Jednocześnie zastrzegł, że jeżeli "nastąpi coś niespodziewanego" w kontekście brexitu, np. Brytyjczycy opuszczą UE dopiero w październiku, to cały proces dotyczący przygotowania wieloletniej perspektywy finansowej nieco zwolni, ponieważ potrzebna jest w tej sprawie jednomyślność państw członkowskich.
"Brytyjczycy będą uczestnikami Unii Europejskiej. Nie wiadomo, jak się będą zachowywać do października. Ja nie mówię, że będą zachowywać się niekorzystnie, pani premier (Wielkiej Brytanii Theresa May - PAP) zapewnia, że będzie przyjacielska współpraca. (...) Natomiast jeśli Brytyjczycy z jakichś powodów zostaliby dłużej w Unii, czy w ogóle zostali na kilka lat, to wszystko się zmienia i cały budżet trzeba będzie przerabiać, ponieważ założenia będą wtedy zupełnie inne" – zaznaczył Olbrycht.
Obecnie trwają przymiarki do kolejnego budżetu UE po 2020 r. Cięciom sprzeciwia się Parlament Europejski i Europejski Komitet Regionów, który jest ciałem doradczym Unii.
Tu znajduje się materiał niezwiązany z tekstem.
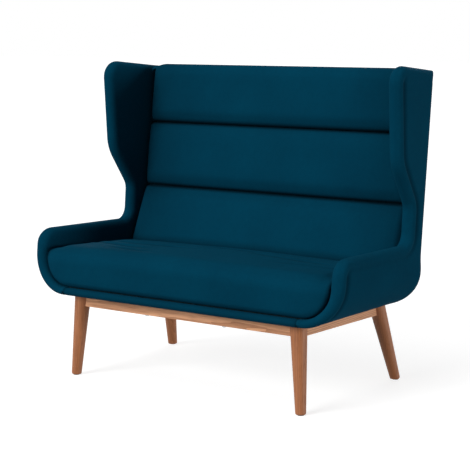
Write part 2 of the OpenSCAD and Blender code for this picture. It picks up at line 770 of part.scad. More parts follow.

Państwa członkowskie są mocno podzielone w tej sprawie. 16 państw UE, w tym Polska, jest gotowych podnieść składkę członkowską, aby utrzymać budżet polityki spójności.
Poza pojawieniem się w budżecie nowych priorytetów, związanych m.in. z obronnością i zarządzaniem migracją, innym powodem szukania oszczędności w polityce spójności jest brexit, który prawdopodobnie uszczupli unijny budżet o składkę największego po Niemcach płatnika netto.
Polska inwestuje środki z polityki spójności głównie w infrastrukturę transportową (drogową i kolejową), innowacje, wsparcie dla przedsiębiorców, a także ochronę środowiska, energetykę, projekty z dziedziny kultury i edukacji; w latach 2014-2020 ma do dyspozycji 82,5 mld euro.